MB: The most recent MSSV was in 2022. MSSV is a separate band, but it evolved from Wall of Flowers because I wanted to tour that album. Jim [Keltner] doesn’t really travel, but Watt was interested, so I reached out to Stephen Hodges to see if he wanted to play drums for us. We wanted to see what would happen to that material with a different drummer, but we also added music specific to that band. 

That tour was in Spring of 2019, and it turned into the Live Flowers album from MSSV, the first MSSV recording. We did another short tour at the end of 2019 to work out some new music that I’d written just for MSSV. After that, we made a studio album, Main Steam Stop Valve. We were going to tour that album in 2020, but we postponed until Spring of 2022. We worked out new material on that tour, and then did sessions to record a new MSSV album that will come out Fall of 2023.

HMS: That’s amazing I’m glad you all are continuing with that. What was the difference for you when playing the Wall of Flowers stuff live than experiencing it in the original recording session? Did you play the whole album?
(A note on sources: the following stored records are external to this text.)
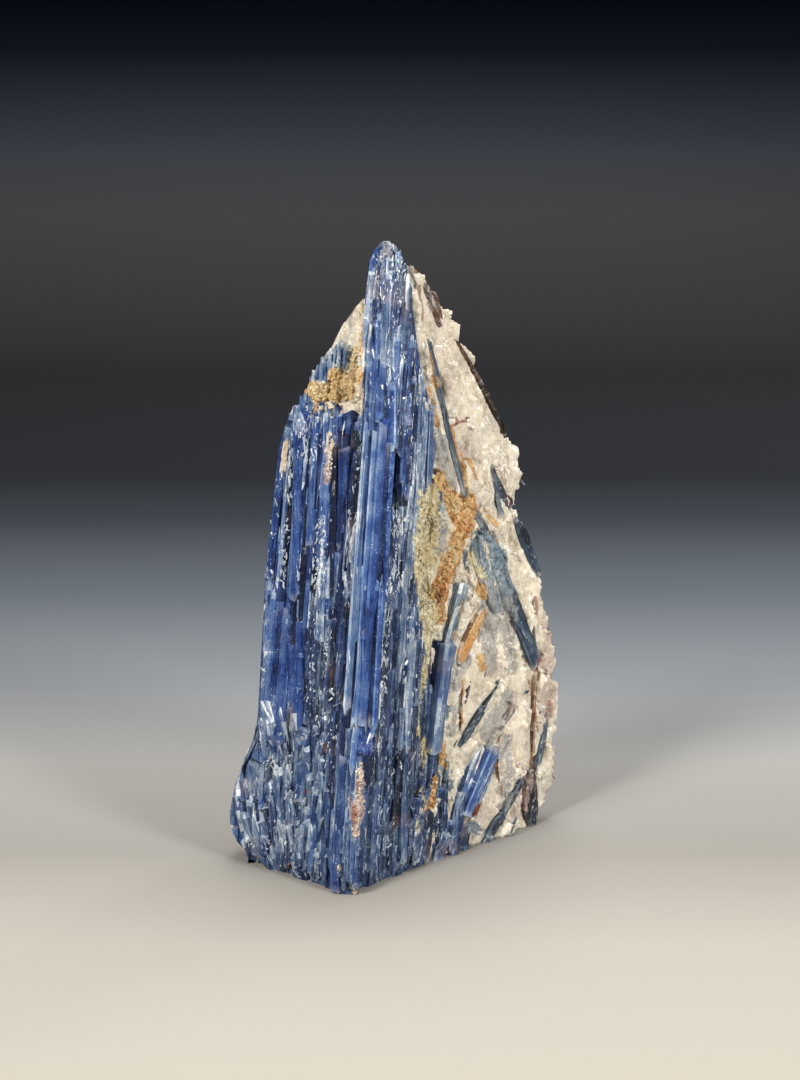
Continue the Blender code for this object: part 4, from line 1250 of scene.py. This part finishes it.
def dome(bm):
    """Draws the blue tip in to a worn dome, and rounds the foot."""
    dome_start, dome_height = 176, 14.2
    cap_start, cap_height = 186.6, 3.4
    round_foot, foot_pull = 6, 1.7
    for vertex in bm.verts:
        lift = (vertex.co.z - dome_start) / dome_height
        if lift > 0:
            axis = along(RIDGE, vertex.co.z) + CENTRE + Vector((0.6, 3.4, 0))
            axis.z = vertex.co.z
            share = max(0.62, max(0, 1 - lift * lift) ** 0.26)
            share *= 1 + 1.3 * max(0, (vertex.co.z - cap_start) / cap_height) ** 2
            vertex.co = axis + (vertex.co - axis) * share
        elif vertex.co.z < round_foot and vertex.co.y < 20:
            inwards = Vector((0, 14, 0)) - vertex.co
            inwards.z = 0
            low = 1 - max(0, vertex.co.z) / round_foot
            vertex.co += inwards.normalized() * foot_pull * low ** 2


def splinters(materials):
    """Slivers and torn fibres in patches over the blue faces."""
    rng = random.Random(SEED + 1)
    heap = Heap(rng, blades(rng, 12, 2, "spindle"))
    blocks = blades(rng, 12, 1)
    surface = DrawnSkin("kyanite_fan")
    for layer in SPLINTER_LAYERS:
        lay_blades(heap, surface, layer, (0.02, 0.22), (0.5, 1.1), 3.0, 0.34)
    for face, rows in FLAKES.items():
        for reach, heights, lean, count, tone in rows:
            for _ in range(count):
                across = rng.triangular(*reach)
                hit, outwards = spot(surface, face, across, rng.uniform(*heights))
                if hit is None or noise.noise(hit / 2.6) < rng.uniform(-0.4, 0.3):
                    continue
                angle = math.radians(-lean if face == "left" else lean) + rng.gauss(0, 0.35)
                half = leaning(outwards, angle) * rng.uniform(0.15, 0.7) * rng.choice((1, 1, 1, 2.4))
                heap.blade(
                    hit - half, hit + half, outwards, rng.uniform(0.25, 1.0), 0.7, rng.uniform(0.02, 0.3),
                    tone + rng.uniform(-0.45, 0.1), rng.uniform(0.1, 0.9), rng.gauss(0, 0.5), shapes=blocks,
                )  # fmt: skip
    piece("kyanite_splinters", heap.bm, materials["fan"])


def embedded_crystals(materials):
    """Every crystal that lies in the quartz, and those that stand in the notch."""
    bedded = 0.9  # how deep a crystal of the quartz lies in its own solid
    rng = random.Random(SEED + 2)
    shapes = blades(rng, 12, 3, "spindle")
    surface = skin("quartz_matrix", *crystal_names())
    for name, finish, slot, face, rows in CRYSTALS:
        heap = Heap(rng, shapes)
        for row in rows:
            bundle(heap, surface, face, row, bedded)
        piece(name + "_strands", heap.bm, materials[finish], (name,))
    heap = Heap(rng, shapes)
    surface = skin("kyanite_mass", "quartz_matrix")
    for row in NOTCH:
        bundle(heap, surface, "left", row, None)
    piece("notch_crystals", heap.bm, materials["royal"])


def quartz_block():
    """The quartz in small even quads, with each crystal's pocket closed round what lies in it."""
    growth = 0.5  # closes the clearance round a crystal that lies in the quartz
    sink = 1.7  # and leaves the crystal's front standing out
    block = merged("quartz_matrix")
    for name in crystal_names():
        filler = merged(name)
        filler.normal_update()
        points = np.array([v.co for v in filler.verts])
        away = points.mean(0) * (1, 1, 0) - np.array((0, 4, 0))
        lean = np.linalg.svd(points - points.mean(0))[2][0]
        away -= lean * (away @ lean)
        away = Vector(away / np.linalg.norm(away))
        for vertex in filler.verts:
            vertex.co += vertex.normal * growth - away * sink
        block.from_mesh(as_mesh(filler, "filler"))
    obj = add_object("block", as_mesh(block, "block"))
    remesh = obj.modifiers.new("even", "REMESH")
    remesh.mode = "VOXEL"
    remesh.voxel_size = 0.8
    graph = bpy.context.evaluated_depsgraph_get()
    made = bmesh.new()
    made.from_mesh(obj.evaluated_get(graph).to_mesh())
    bpy.data.objects.remove(obj)
    return made


def broken_face(point, size, slope, seed):
    """How far a broken crystal face stands out at a point: every cell is a plane of its own tilt."""
    place = Vector((point.x, point.y, point.z * 0.7)) / size + Vector((seed, seed, seed))
    feature = Vector(noise.voronoi(place)[1][0])
    tilt = noise.cell_vector(feature * 7.31)
    return (place - feature).dot(tilt) * size * slope + (tilt.x + tilt.y) * size * slope * 0.1


def quartz_lumps(materials):
    """The quartz with its broken crystalline surface, which is calm and sunk round the crystals."""
    thin_part = 150  # from here up the quartz is thin, and its lumps are lower
    bm = quartz_block()
    crystals = DrawnSkin(*(name + "_strands" for name in crystal_names()), "notch_crystals")
    bm.normal_update()
    moves = []
    for vertex in bm.verts:
        point = vertex.co
        gap = crystals.gap(point, 4)
        calm = 1.0 if gap is None else held((gap - 0.1) / 1.6, 0.0, 1.0)
        height = broken_face(point, 7.0, 0.42, 3) + broken_face(point, 3.0, 0.34, 9) * 0.6
        if point.z > thin_part:
            height *= 0.6
        sink = 0.9 if point.z < thin_part else 0.4
        moves.append(vertex.normal * (height * calm - sink * (1 - calm)))
    for vertex, move in zip(bm.verts, moves):
        vertex.co += move
    trim(bm, SEAM_BACK, (138, 176), SEAM_OVERHANG)
    for face in bm.faces:
        face.smooth = True
    piece("quartz_lumps", bm, materials["quartz"], ("quartz_matrix",))


def slivers(materials):
    """The thin slivers in the right face, and small ones scattered over the whole quartz."""
    rng = random.Random(SEED + 4)
    heap = Heap(rng, blades(rng, 8, 2, "spindle"))
    surface = skin("quartz_matrix", *crystal_names())
    for row in SLIVERS:
        bundle(heap, surface, "right", row)
    surface = DrawnSkin("quartz_lumps")
    for _ in range(110):
        face, last, top = rng.choice(SLIVER_REACH)
        across = rng.uniform(34 if face == "right" else 0, last)
        hit, outwards = spot(surface, face, across, rng.uniform(3, top))
        if hit is None:
            continue
        half = leaning(outwards, math.radians(rng.gauss(-38, 16))) * rng.uniform(0.6, 4.0)
        heap.blade(hit - half, hit + half, outwards, rng.uniform(0.25, 0.9), 0.9, rng.uniform(0.0, 0.35),
                   rng.uniform(0.25, 0.8), rng.choice((0.0, 0.3, 1.0, 1.0)))  # fmt: skip
    piece("dark_slivers", heap.bm, materials["rusty"])


def crusts(materials):
    """Coarse grains heaped where iron has stained the specimen."""
    rng = random.Random(SEED + 3)
    heap = Heap(rng, [grain_shape(rng) for _ in range(10)])
    surface = DrawnSkin("kyanite_fan", "quartz_lumps")
    for face, start, end, spread, count, sizes in CRUSTS:
        for _ in range(count):
            share = rng.random()
            across = start[0] + (end[0] - start[0]) * share + rng.gauss(0, 0.5) * spread
            z = start[1] + (end[1] - start[1]) * share + rng.gauss(0, 0.5) * spread
            hit, outwards = spot(surface, face, across, z)
            if hit is None:
                continue
            size = rng.uniform(*sizes)
            turn = Matrix.Rotation(rng.uniform(0, math.tau), 4, Vector((rng.random(), rng.random(), 1)))
            scale = Matrix.Diagonal((size, size * rng.uniform(0.7, 1.3), size * rng.uniform(0.7, 1.4), 1))
            matrix = Matrix.Translation(hit + outwards * size * rng.uniform(-0.1, 0.3)) @ turn @ scale
            heap.add(rng.choice(heap.shapes), matrix, (size, size, size), rng.uniform(0.3, 0.9), 0.5)
    piece("stained_grains", heap.bm, materials["quartz"])


# ---------------------------------------------------------------- floor, lights and camera


def floor():
    """A table whose colour paints the light falling off, pale in front and into the dark behind the specimen,
    where it turns up, with a painted shadow band near the specimen.
    """
    wall, wall_height = 1.5, 4
    bm = bmesh.new()
    bmesh.ops.create_grid(bm, x_segments=1, y_segments=2, size=1, matrix=Matrix.Diagonal((6, 5, 1, 1)))
    for vertex in bm.verts:
        if vertex.co.y > 4:
            vertex.co = (vertex.co.x, wall, wall_height)
        elif vertex.co.y > -4:
            vertex.co.y = wall
    corner = [edge for edge in bm.edges if all(v.co.y == wall and v.co.z == 0 for v in edge.verts)]
    bmesh.ops.bevel(bm, geom=corner, offset=0.45, segments=16, profile=0.5, affect="EDGES")
    for face in bm.faces:
        face.smooth = True
    material, nodes, shader = new_material("floor")
    cut = nodes.add("SeparateXYZ", {0: nodes.place()})
    back, up = (Signal(nodes, socket) for socket in cut.outputs[1:3])
    distance = nodes.math("MULTIPLY", back + up * 1.67 + 0.5, 0.4, clamp=True)
    # painted light: the ramp darkens the floor with distance as a painted falloff of light, and its dip at
    # 0.20 is a painted shadow near the specimen
    colour = nodes.ramp(distance, (
        (0.14, (0.43, 0.40, 0.34)), (0.172, (0.40, 0.37, 0.325)), (0.20, (0.28, 0.265, 0.24)),
        (0.235, (0.315, 0.305, 0.29)), (0.276, (0.195, 0.21, 0.225)), (0.328, (0.10, 0.113, 0.13)),
        (0.392, (0.037, 0.042, 0.050)), (0.44, (0.020, 0.022, 0.026)), (0.6, (0.025, 0.025, 0.027)),
        (0.8, (0.050, 0.050, 0.052)), (0.855, (0.039, 0.044, 0.053)), (0.9, (0.021, 0.025, 0.033)),
        (0.946, (0.005, 0.007, 0.011)), (0.994, (0.001, 0.002, 0.004)),
    ))  # fmt: skip
    nodes.feed(shader, {"Base Color": colour, "Roughness": 0.8, "Specular IOR Level": 0.0})
    obj = add_object("floor", as_mesh(bm, "floor"))
    obj.data.materials.append(material)


def aim(obj, place, way):
    """Puts a light or the camera in its place and turns it to look along a direction."""
    obj.location = place
    obj.rotation_mode = "QUATERNION"
    obj.rotation_quaternion = way.to_track_quat("-Z", "Y")


def area_light(name, place, target, size, power, colour=(1, 1, 1)):
    data = bpy.data.lights.new(name, "AREA")
    data.shape = "DISK"
    data.size = size
    data.energy = power
    data.color = colour
    aim(add_object(name, data), place, Vector(target) - Vector(place))


def lights():
    middle = (0, 0, 0.09)
    area_light("key", (-0.75, -0.85, 1.05), middle, 0.4, 21.5, (1.0, 0.98, 0.95))
    area_light("fill", (0.95, -0.9, 0.7), middle, 0.4, 17, (1.0, 0.99, 0.97))
    area_light("top", (0.1, 0.25, 1.2), middle, 0.8, 7)
    area_light("rim", (0.7, 0.8, 0.6), middle, 0.4, 4)
    area_light("backdrop", (0, 0.7, 1.5), (0, 1.5, 0.1), 0.8, 12)
    world = bpy.data.worlds.new("room")
    world.use_nodes = True
    world.node_tree.nodes["Background"].inputs["Color"].default_value = (0.0015, 0.002, 0.004, 1)
    bpy.context.scene.world = world


def camera():
    """A long lens that looks down a little on the middle of the specimen."""
    target, away, lift = Vector((0.001015, 0.000334, 0.1)), 0.63635, math.radians(13)
    data = bpy.data.cameras.new("camera")
    data.lens = 70
    data.clip_start = 0.01
    data.clip_end = 100
    back = Vector((0, -math.cos(lift), math.sin(lift)))
    obj = add_object("camera", data)
    aim(obj, target + back * away, -back)
    bpy.context.scene.camera = obj
    bpy.context.scene.view_settings.view_transform = "Standard"


def main():
    noise.seed_set(SEED)
    groups = {"grain": grain_group(), "stains": stain_group(), "facets": facet_group()}
    materials = {
        "fan": kyanite("kyanite fan", groups, ROYAL, SLATE),
        "royal": kyanite("kyanite royal", groups, ROYAL, SLATE, 0.25, 0.3),
        "slate": kyanite("kyanite slate", groups, SLATE, TEAL, 0.24, 0.3),
        "rusty": kyanite("kyanite rusty", groups, RUSTY, TEAL, 0.28, 0.25),
        "quartz": quartz_material(groups),
    }
    blue_fan(materials)
    splinters(materials)
    embedded_crystals(materials)
    quartz_lumps(materials)
    slivers(materials)
    crusts(materials)
    floor()
    lights()
    camera()


main()
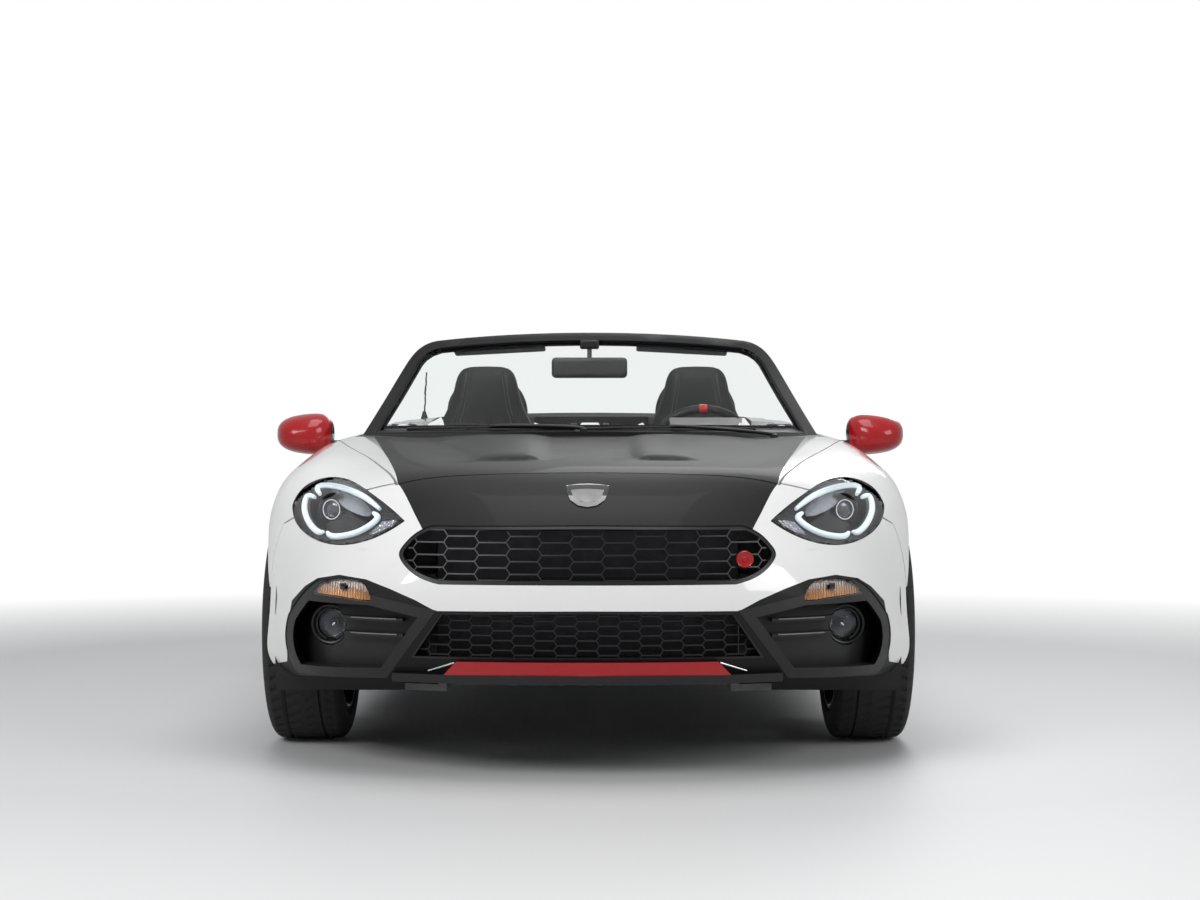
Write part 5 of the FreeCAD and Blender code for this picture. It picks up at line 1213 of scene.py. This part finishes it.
# Rows of a seat's pads: place (y, z), half width, half thickness, bolster
CUSHION = mm((-208, 338, 205, 20, 0), (-200, 345, 222, 45, 2), (-165, 338, 230, 56, 10),
             (-80, 330, 232, 58, 20), (60, 322, 232, 56, 24), (180, 314, 230, 54, 22),
             (270, 306, 224, 50, 10), (315, 300, 205, 30, 0))
BACKREST = mm((355, 345, 200, 30, 0), (362, 375, 224, 60, 6), (376, 430, 230, 64, 20),
              (405, 550, 231, 58, 34), (437, 680, 228, 53, 36), (462, 780, 214, 50, 26),
              (480, 845, 186, 46, 12), (494, 900, 152, 43, 4), (507, 960, 128, 42, 2),
              (519, 1020, 114, 40, 0), (526, 1062, 98, 33, 0), (529, 1083, 70, 18, 0))


def stuffed(stations, steps=64):
    """A closed pad lofted through its stations, with raised sides."""
    mesh = bmesh.new()
    rings = []
    count = len(stations)
    for index, (y, z, wide, thick, side) in enumerate(stations):
        before, after = stations[max(0, index - 1)], stations[min(count - 1, index + 1)]
        run = Vector((0, after[0] - before[0], after[1] - before[1])).normalized()
        up = Vector((1, 0, 0)).cross(run)
        ring = []
        for step in range(steps):
            turn = 2 * pi * step / steps
            a, b = cos(turn), sin(turn)
            across = math.copysign(abs(a) ** 0.62, a)
            over = math.copysign(abs(b) ** 0.62, b)
            outer = max(0.0, (abs(across) - 0.5) / 0.5)
            lift = side * outer ** 1.5 * (1.6 - 0.6 * abs(across)) if over > 0 else 0
            ring.append(mesh.verts.new(Vector((across * wide, y, z)) + up * (over * thick + lift)))
        rings.append(ring)
    for ring, after in zip(rings, rings[1:]):
        hooped(mesh, ring, after)
    mesh.faces.new(rings[0])
    mesh.faces.new(rings[-1])
    return from_mesh(mesh, "pad")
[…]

MB: Yes, on that very first 2019 tour, we didn’t know that MSSV would become a band. It was just a celebration of the music. I never wanted Stephen Hodges to feel like he was subbing, since he has his own craft and his own sound. The music is going to change, especially if you want the music to reflect the individual personalities of the people making music. Which I do. It’s always going to be an evolution. That’s one of the things I love most about music. 

With Hodges in the band, this was a different take on the music. We played some of the stuff from Wall of Flowers, but we also added new songs, and we did a couple from Watt’s first opera, Contemplating the Engine Room. That was a really influential record to me for a lot of reasons, and the impact and effect of it on me at an early age in terms of how I make music was the main reason that I wanted to ask Hodges to do the tour with us. I was floored when he agreed to do it and when we became a band, it became a very cool thing for me. 

HMS: You’re involved in a number of projects, from recording to live playing, and also with different collaborators. Are both the studio and live playing equally comfortable to you?

MB: Recording and studio and performing live in front of an audience is always different. For the project with me, and Jim Keltner, and Mike Watt, we’ve never played live, and who knows if we ever will? When we do Main Steam Stop Valve, that’s different music, but even when we record versus when we play live, they are a little different. There are things you can focus in on when you’re recording, like maybe you’re thinking about the timelessness of the record as something that people can come back to. But the live thing kind of feeds off of the energy of the audience. I’ve been doing both in so many different settings for so long that I feel like I do have a good rhythm for both sides of that. 

I think it is a Yin, Yang kind of approach. It would be weird to have one without the other. Even though they are so different, they both kind of inform the other activity. Even right now, I’m on the road doing a couple of duo performances with Ava Mendoza. That’s all improvised music and another chance to really listen and create something in the moment. All of these things require different musicianship and skills get used in different settings, but I like that because it allows me to be able to work all these musical muscles out in different settings. I think the balance of all those kinds of aspects is important.